Producers and directors rarely pay attention to choreography.
Despite the general production quality, budget, and attention to detail in other aspects, it rarely follows through with choreography.
Unless the production in question has choreography as it's sole focus (Haywire comes to mind) or is some sort of (Blood and Bone, the Warrior, etc.) fight sports drama.
Even when attention is given to it in some areas (see the second episode of Daredevil vs. all others) they tend to forget about it later on, and default to either flashy stage moves or slow, simple, telegraphed struggles with unstable camerawork (to hide the shitty choreography) that is, I think, only acceptable in something like Blue Ruin, where you have regular people fighting to the death.

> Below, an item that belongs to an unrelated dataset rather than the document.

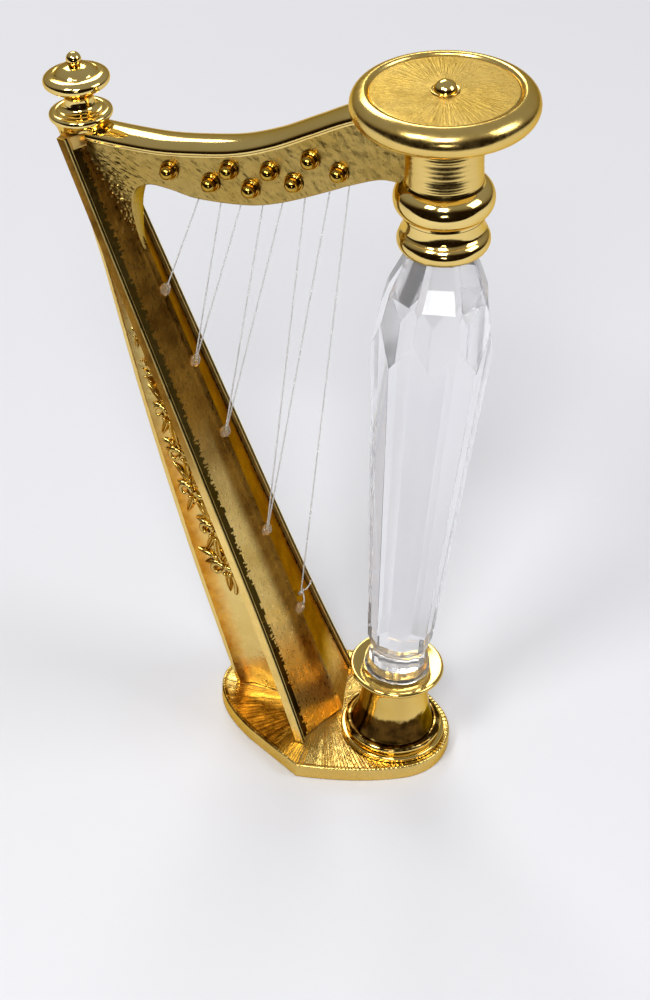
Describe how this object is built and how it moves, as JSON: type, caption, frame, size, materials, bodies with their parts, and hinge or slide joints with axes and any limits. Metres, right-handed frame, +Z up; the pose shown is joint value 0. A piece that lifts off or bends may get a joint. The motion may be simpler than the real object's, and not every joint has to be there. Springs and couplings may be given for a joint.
{
  "type": "miniature ornamental harp",
  "caption": "Small gold-plated display harp with a cut-crystal column, clear thread strings, a curved neck with beads and a flat base to stand on.",
  "frame": {"origin": "on the underside of the base plate, straight below the foot of the column", "axes": "+Z up, +X away from the soundbox, past the column, +Y across the harp, away from the tuning pins"},
  "size_m": [0.0468, 0.0194, 0.0775],
  "materials": {
    "polished_gold": "polished gold plate",
    "textured_gold": "brushed and hammered gold plate",
    "crystal": "clear cut crystal",
    "clear_glue": "clear adhesive",
    "clear_thread": "clear nylon thread"
  },
  "bodies": {
    "root": {"column_pedestal": "polished_gold", "capital_lower_ring": "polished_gold", "capital_bulb_ring": "polished_gold", "capital_disc": "polished_gold", "capital_bead": "polished_gold", "finial_base": "polished_gold", "finial_cap": "polished_gold", "finial_bead": "polished_gold", "soundbox_web": "polished_gold", "soundbox_spine": "polished_gold", "vine_relief_near": "polished_gold", "vine_relief_far": "polished_gold", "neck_rail": "polished_gold", "tuning_pin_1": "polished_gold", "tuning_pin_2": "polished_gold", "tuning_pin_3": "polished_gold", "tuning_pin_4": "polished_gold", "tuning_pin_5": "polished_gold", "tuning_pin_6": "polished_gold", "tuning_pin_7": "polished_gold", "tuning_pin_8": "polished_gold", "base_plate": "textured_gold", "capital_drum": "textured_gold", "soundboard": "textured_gold", "neck": "textured_gold", "crystal_column": "crystal", "column_lower_glue": "clear_glue", "column_upper_glue": "clear_glue", "string_seal_1": "clear_glue", "string_seal_2": "clear_glue", "string_seal_3": "clear_glue", "string_seal_4": "clear_glue", "string_seal_5": "clear_glue", "string_1": "clear_thread", "string_2": "clear_thread", "string_3": "clear_thread", "string_4": "clear_thread", "string_5": "clear_thread", "string_6": "clear_thread", "string_7": "clear_thread", "string_8": "clear_thread", "string_knot": "clear_thread"}
  },
  "joints": []
}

I don't think the industry has a solid stable (not that these people don't exist; merely that there's probably no relationship established between production companies and such experts) of medieval martial arts choreographers to call on, and when they do, I don't think they bother to listen to their opinions on what's best for displaying an action.

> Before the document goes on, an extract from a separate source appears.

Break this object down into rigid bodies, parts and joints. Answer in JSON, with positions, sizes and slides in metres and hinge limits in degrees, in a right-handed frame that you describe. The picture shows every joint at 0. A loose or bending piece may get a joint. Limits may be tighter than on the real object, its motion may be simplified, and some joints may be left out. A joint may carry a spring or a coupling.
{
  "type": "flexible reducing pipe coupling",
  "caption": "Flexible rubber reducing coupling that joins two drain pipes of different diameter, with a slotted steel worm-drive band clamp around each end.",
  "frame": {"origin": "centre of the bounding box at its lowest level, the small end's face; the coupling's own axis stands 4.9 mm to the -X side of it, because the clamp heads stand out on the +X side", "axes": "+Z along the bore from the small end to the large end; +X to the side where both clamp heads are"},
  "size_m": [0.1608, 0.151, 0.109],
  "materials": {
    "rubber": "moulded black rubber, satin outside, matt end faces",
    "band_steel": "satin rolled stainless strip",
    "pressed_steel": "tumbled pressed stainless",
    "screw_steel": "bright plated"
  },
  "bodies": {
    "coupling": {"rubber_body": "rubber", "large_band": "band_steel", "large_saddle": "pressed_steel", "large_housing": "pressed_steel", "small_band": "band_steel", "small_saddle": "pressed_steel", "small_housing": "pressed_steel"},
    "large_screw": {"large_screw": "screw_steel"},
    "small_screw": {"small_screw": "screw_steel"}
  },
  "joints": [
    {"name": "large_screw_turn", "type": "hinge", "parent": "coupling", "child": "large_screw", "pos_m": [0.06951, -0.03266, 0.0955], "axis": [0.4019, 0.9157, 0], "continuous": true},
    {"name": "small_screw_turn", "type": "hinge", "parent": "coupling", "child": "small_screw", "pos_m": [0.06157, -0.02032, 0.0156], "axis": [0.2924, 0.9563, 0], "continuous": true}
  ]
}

They don't care about it because they probably don't even think about it. More importantly, they believe your average viewer does not, and they're probably right. Note, however, that the bar is being (very slowly) raised in modern unarmed combat choreography, so I'm sure that something similar will happen with medieval fight scenes one day.
Probably when we're middle aged fucks and watching movies on VR while walking around our abodes.